Executives from the NHL and The Walt Disney Company underscored the platform-rich offerings as a key part of the agreement.

"This agreement clearly underscores The Walt Disney Company's leadership in the sports media landscape and serves as a blueprint for sports deals in the future," Jimmy Pitaro, the chairman of ESPN and sports content for Disney, said in a statement. "We know the power of the NHL and are thrilled to welcome it back as a significant new pillar across our platforms, and we look forward to connecting more deeply and directly with some of the sports world's most passionate fans."

NHL commissioner Gary Bettman also lauded the deal. "Not only will this groundbreaking, seven-year deal enable the NHL to benefit from the incomparable power, reach and influence of The Walt Disney Company and ABC/ESPN, it sets a new standard in delivering our game to the most passionate and tech-savvy fans in sports in the ways they now demand and on the platforms they use," he said in a statement.

ESPN+ currently has more than 12 million subscribers. Hulu has 39.4 million.

The first NHL game on ESPN appeared on Dec. 19, 1979 -- a little more than three months after the network premiered. ESPN continued to produce NHL content for the next nine years. After a hiatus, the network became the home for the NHL from 1992 to 2004.

Since then, all games have aired on NBC or its cable properties.
 

Disney’s ESPN strikes 7-year deal to show NHL games
Published: March 10, 2021 at 9:59 p.m. ET
By
Joe Flint

0
$2.8 billion deal will bring games to ESPN, ESPN+, ABC and Hulu in coming years

The Boston Bruins and Philadelphia Flyers play during the "NHL Outdoors at Lake Tahoe" on Feb. 21, 2021 in Stateline, Nevada.

Walt Disney Co.’s DIS, +0.28% ESPN and the National Hockey League said they struck a seven-year deal that will bring the Stanley Cup Finals to Disney’s ABC broadcast network and make hundreds of local-TV games available on the ESPN+ streaming service.

ESPN is paying roughly $2.8 billion for the pay-TV and streaming rights over the course of the deal, according to people familiar with the matter. An ESPN spokeswoman declined to comment on financial terms. “We believe that the deal reflects the quality and volume of content we acquired,” she said.

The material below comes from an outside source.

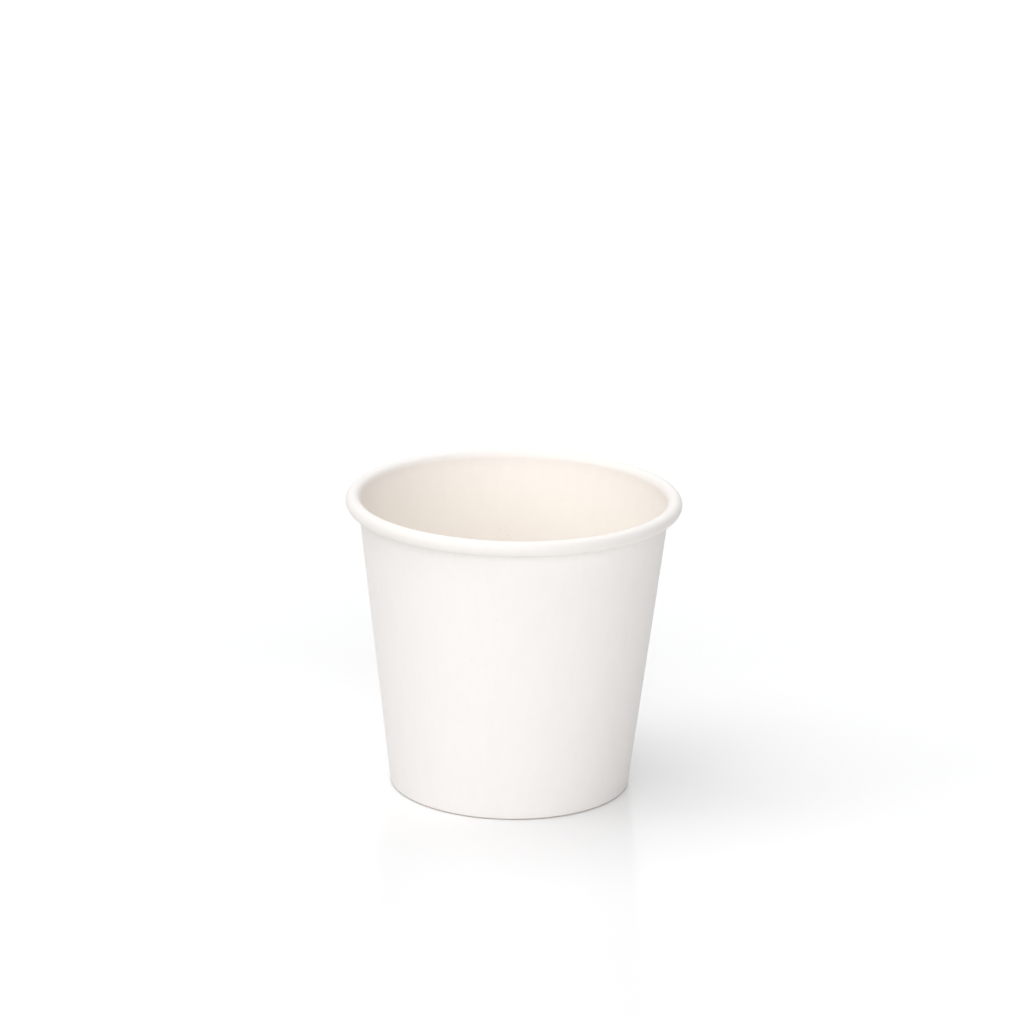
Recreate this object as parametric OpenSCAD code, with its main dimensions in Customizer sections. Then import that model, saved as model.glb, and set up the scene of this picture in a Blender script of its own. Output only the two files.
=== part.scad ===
// Small hot-drink cup made of coated paper board, in millimetres.
// It stands on z = 0 with its axis on Z. It is made of two blanks, as such a cup is:
// a fan-shaped blank wrapped and lapped into the tapered wall, and a round blank for the base.
// Both are drawn as bent sheet: a middle line of straight runs and bends, with one board thickness.

/* [Cup] */
// Diameter over the rolled rim
rim_d = 62; // [56:0.5:72]
// Diameter at which the outside of the wall would meet the table
foot_d = 44.5; // [38:0.1:52]
// Height from the table to the top of the rolled rim
cup_h = 55.6; // [40:0.1:95]
// Thickness of the coated board
board_t = 0.3; // [0.22:0.01:0.38]

/* [Rolled rim] */
// Outside diameter of the roll, seen in section
roll_d = 2.76; // [2.4:0.02:3.4]
// Outside radius of the tighter bend that tucks the cut edge up inside the roll
tuck_r = 0.55; // [0.48:0.01:0.65]
// Angle of that tighter bend
tuck_turn = 120; // [90:5:150]
// Straight tip between that bend and the cut edge
tip_len = 0.25; // [0.1:0.05:0.35]
// Room left between the roll and the doubled board of the side seam
throat_clear = 0.15; // [0.1:0.01:0.25]
// Distance below the roll at which the slanted wall turns upright
neck_drop = 0.45; // [0.35:0.05:2]
// Radius of the bend that turns it upright
neck_r = 5; // [2:0.5:8]

/* [Base] */
// Height of the recess under the base disc
recess_h = 6.2; // [4:0.1:10]
// Radius inside the bend that turns the disc down into its skirt
shoulder_r = 0.4; // [0.2:0.05:0.8]
// Gap between the top of the hem and the underside of the disc
hem_clear = 1.3; // [0.9:0.1:2.5]
// Radius inside the two folds at the foot
fold_r = 0.05; // [0.03:0.01:0.1]
// Gap between the skirt's lower edge and the fold under it
skirt_clear = 0.1; // [0.05:0.01:0.4]
// Sealing film on each side of the skirt
seal_t = 0.02; // [0.01:0.005:0.04]

/* [Side seam] */
// Width of the lap
lap_w = 6; // [4:0.5:9]
// Width over which the outer ply climbs onto the inner one
ramp_w = 1; // [0.6:0.1:2]
// How far the outer ply is carried round inside the roll
lap_roll_turn = 170; // [90:5:180]
// Direction of the seam seen from above, counted from +X
seam_angle = 170; // [0:5:355]

/* [Hidden] */
$fn = 180;
board_white = "#f7f5f0";
coated_cream = "#f3ede2";

// Degrees of turn to each facet of a bend, and the same in the tight folds
arc_step = 8;
fold_step = 20;
// Bends with a middle radius below this one take the coarser step
fold_limit = 0.3;
// Cutting shapes reach this far past what they cut
reach = 5;
// How far the ramp of the outer ply stands over the lap's own face
ramp_lift = 0.04;
// Height above the floor at which the open edge of the inner ply begins to show
inner_edge_up = 1;

half_t = board_t / 2;
foot_r = foot_d / 2;
rim_r = rim_d / 2;
roll_r = roll_d / 2;
floor_z = recess_h + board_t;
hem_h = recess_h - hem_clear;

// The upright neck's outside face, and the slant of the wall up to it
neck_x = rim_r - roll_d + board_t;
neck_z = cup_h - roll_d - neck_drop;
slant = atan2(neck_x - foot_r, neck_z);
along = [sin(slant), cos(slant)];
inward = [-cos(slant), sin(slant)];

// A point of the slanted line that runs parallel to the wall, at a depth inside its outer face
function slanted(depth, z) =
    [foot_r, 0] + depth * inward + along * (z - depth * inward[1]) / along[1];

// Length from a sharp corner back to where a bend of this turn begins
function setback(turn, r) = r * tan(turn / 2);

// Middle line of a bent sheet as [point, heading] pairs. Each step is [run, turn, bend radius],
// and a positive turn is to the left
function walk(steps, at, heading, i = 0) =
    i == len(steps) ? [[at, heading]] :
    let (
        run = steps[i][0],
        turn = steps[i][1],
        r = steps[i][2] * sign(turn),
        corner = at + run * [cos(heading), sin(heading)],
        centre = corner + r * [-sin(heading), cos(heading)],
        count = max(1, ceil(abs(turn) / (abs(r) < fold_limit ? fold_step : arc_step))),
        on_arc = function (k) let (a = heading + turn * k / count) centre + r * [sin(a), -cos(a)]
    )
    concat(
        run > 0 ? [[at, heading]] : [],
        turn == 0 ? [] : [for (k = [0:count - 1]) [on_arc(k), heading + turn * k / count]],
        walk(steps, turn == 0 ? corner : on_arc(count), heading + turn, i + 1)
    );

function last(list) = list[len(list) - 1];

// The same middle line walked from its other end
function reversed(path) = [for (i = [len(path) - 1:-1:0]) [path[i][0], path[i][1] + 180]];

// Outline between two offsets to the left of a middle line
function beside(point, d) = point[0] + d * [-sin(point[1]), cos(point[1])];
function sheet(path, left, right) = concat(
    [for (p = path) beside(p, left)],
    [for (i = [len(path) - 1:-1:0]) beside(path[i], right)]
);

// Foot: a flat land, with a fold up into the wall and a fold up into the hem
fold_mid = fold_r + half_t;
hem_pitch = 2 * (board_t + seal_t);
land = (hem_pitch - 2 * fold_mid) / cos(slant);
foot_corner = slanted(half_t, half_t);
land_end = foot_corner - [setback(90 - slant, fold_mid), 0];
land_mid = land_end - [land / 2, 0];
wall_fold = walk([[land / 2, 90 - slant, fold_mid]], land_mid, 0);
wall_start = last(wall_fold);

hem_fold = walk([[land / 2, -90 - slant, fold_mid]], land_mid, 180);
hem_start = last(hem_fold);
hem_run = (hem_h - hem_start[0][1]) / along[1];
hem_path = concat(hem_fold, [[hem_start[0] + hem_run * along, hem_start[1]]]);

// Wall and roll: straight run, upright neck, the roll outwards, then the tucked edge
neck_corner = [neck_x - half_t, slanted(half_t, neck_z)[1]];
neck_end = neck_corner[1] + setback(slant, neck_r);
wall_run = norm(neck_corner - wall_start[0]) - setback(slant, neck_r);
upright = cup_h - roll_r - neck_end;
throat = board_t + throat_clear;
roll_turn = 270 + asin((roll_r - board_t - throat - tuck_r) / (roll_r - tuck_r));
wall_rise = [wall_run, slant, neck_r];
wall_path = concat(
    reversed(hem_path),
    [for (i = [1:len(wall_fold) - 2]) wall_fold[i]],
    walk(
        [
            wall_rise,
            [upright, -roll_turn, roll_r - half_t],
            [0, -tuck_turn, tuck_r - half_t],
            [tip_len, 0, 0]
        ],
        wall_start[0],
        wall_start[1]
    )
);
lap_path = walk([wall_rise, [upright, -lap_roll_turn, roll_r - half_t]], wall_start[0], wall_start[1]);

// Base disc: flat, then turned down into a skirt that lies along the wall
skirt_depth = board_t + seal_t + half_t;
disc_corner = slanted(skirt_depth, floor_z - half_t);
shoulder_mid = shoulder_r + half_t;
shoulder_back = setback(90 + slant, shoulder_mid);
skirt_end = slanted(skirt_depth, board_t + skirt_clear + half_t * along[0]);
skirt_run = norm(disc_corner - skirt_end) - shoulder_back;
disc_path = walk(
    [[disc_corner[0] - shoulder_back, -90 - slant, shoulder_mid], [skirt_run, 0, 0]],
    [0, floor_z - half_t],
    0
);

// A frame that lies on the wall's outer face along the seam: X across, Y outwards, Z up the wall
module on_seam() {
    rotate([0, 0, seam_angle - 90])
        translate([0, foot_r, 0])
            rotate([-slant, 0, 0])
                children();
}

// Outer ply of the lap, fused half a board deep into the wall that it is sealed to
module outer_ply() {
    climb = board_t / ramp_w;
    start = ramp_w + reach * board_t;
    intersection() {
        rotate_extrude()
            polygon(sheet(lap_path, 0, -half_t - board_t));
        on_seam()
            translate([0, 0, -reach])
                linear_extrude(cup_h + 2 * reach)
                    polygon([
                        [-start, board_t + ramp_lift - start * climb],
                        [0, board_t + ramp_lift],
                        [0, reach],
                        [lap_w, reach],
                        [lap_w, -reach],
                        [-start, -reach]
                    ]);
    }
}

// Wedge of air inside the cup, where the outer ply leaves the cut edge of the inner one
module inner_edge() {
    climb = board_t / ramp_w;
    start = ramp_w + reach * board_t;
    low = (floor_z + inner_edge_up) / along[1];
    high = neck_z / along[1];
    on_seam()
        translate([0, 0, low])
            linear_extrude(high - low)
                polygon([[0, 0], [-start, -start * climb], [-start, -reach], [0, -reach]]);
}

// Wrapped wall with its rolled rim, lapped side seam and folded hem
module side_wall() {
    color(board_white)
        difference() {
            union() {
                rotate_extrude()
                    polygon(sheet(wall_path, half_t, -half_t));
                outer_ply();
            }
            inner_edge();
        }
}

// Base disc with its skirt turned down between the wall and the hem
module bottom_disc() {
    color(coated_cream)
        rotate_extrude()
            polygon(sheet(disc_path, half_t, -half_t));
}

side_wall();
bottom_disc();
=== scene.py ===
"""The looks of a small hot-drink cup of coated paper board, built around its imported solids.

The cup is two bent sheets of board, and each is made as one: the middle line of the sheet is
drawn in the XZ plane by extruding and spinning its free end, the line is spun round the cup's
axis, and the surface gets the board's thickness. The side seam, the knurled hem and the pleats
of the base are pressed into the sheets afterwards.
"""

import math

import bpy
from mathutils import Matrix, Vector


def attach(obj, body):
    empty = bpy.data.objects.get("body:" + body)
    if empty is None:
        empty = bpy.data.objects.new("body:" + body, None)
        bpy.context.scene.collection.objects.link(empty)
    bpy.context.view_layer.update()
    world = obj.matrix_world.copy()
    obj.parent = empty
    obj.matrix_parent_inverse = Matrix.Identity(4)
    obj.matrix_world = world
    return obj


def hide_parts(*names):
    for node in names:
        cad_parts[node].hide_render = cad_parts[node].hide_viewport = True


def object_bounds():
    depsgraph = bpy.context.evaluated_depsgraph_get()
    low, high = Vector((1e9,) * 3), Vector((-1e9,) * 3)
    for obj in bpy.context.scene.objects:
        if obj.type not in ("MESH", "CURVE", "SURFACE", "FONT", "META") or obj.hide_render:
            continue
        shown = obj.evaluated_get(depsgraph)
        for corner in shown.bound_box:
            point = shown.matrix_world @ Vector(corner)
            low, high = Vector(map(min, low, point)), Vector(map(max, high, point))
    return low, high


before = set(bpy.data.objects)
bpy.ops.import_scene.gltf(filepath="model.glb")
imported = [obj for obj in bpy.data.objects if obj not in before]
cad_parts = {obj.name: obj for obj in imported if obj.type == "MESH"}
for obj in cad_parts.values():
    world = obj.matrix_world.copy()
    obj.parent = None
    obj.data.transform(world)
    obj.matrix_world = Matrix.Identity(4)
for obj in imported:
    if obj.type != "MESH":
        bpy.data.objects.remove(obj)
CAD_LOW, CAD_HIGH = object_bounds()

bl_info = {
    "name": "Paper Cup",
    "version": (1, 0, 0),
    "blender": (4, 5, 0),
    "location": "3D View > Sidebar > Paper Cup",
    "description": "Builds a small coated paper cup with a rolled rim, a side seam and a folded foot",
    "category": "Add Mesh",
}

MM = 0.001
BODY = "root"

# Points closer than this are one point, and a cut edge of board is drawn this wide
MERGE = 0.001 * MM
EDGE_W = 0.02 * MM

# The order of a piece's materials: what its normals face, the other side, and the cut edge
FACE_SIDE, BACK_SIDE, CUT_SIDE = range(3)

# Columns of faces round the cup, and the turn to each facet of a bend and of a tight fold
COLUMNS = 360
BEND_STEP = math.radians(8)
FOLD_STEP = math.radians(20)

# Faces that meet at less than this are shaded as one smooth surface
SHARP_ANGLE = math.radians(34)

# Rows of faces along each straight run of board
WALL_ROWS = 14
HEM_ROWS = 8
FLOOR_ROWS = 8
SKIRT_ROWS = 3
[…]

The pact, which starts at the beginning of the 2021-22 season, puts dozens of national regular-season games exclusively on ESPN’s traditional TV networks and the ABC broadcast network and gives ESPN+ and Hulu the exclusive rights to stream 75 national regular-season games, the companies said.

The talks between the NHL and ESPN were previously reported by The Wall Street Journal and others Tuesday.

The companies said the deal gives ESPN the rights to stream 1,000 local-TV games on ESPN+ for people living in different media markets. That offering that was previously available on NHL.TV streaming service will be shut down, a person familiar with the matter said.
 
It's great for the league. NHL belongs on ESPN and ABC.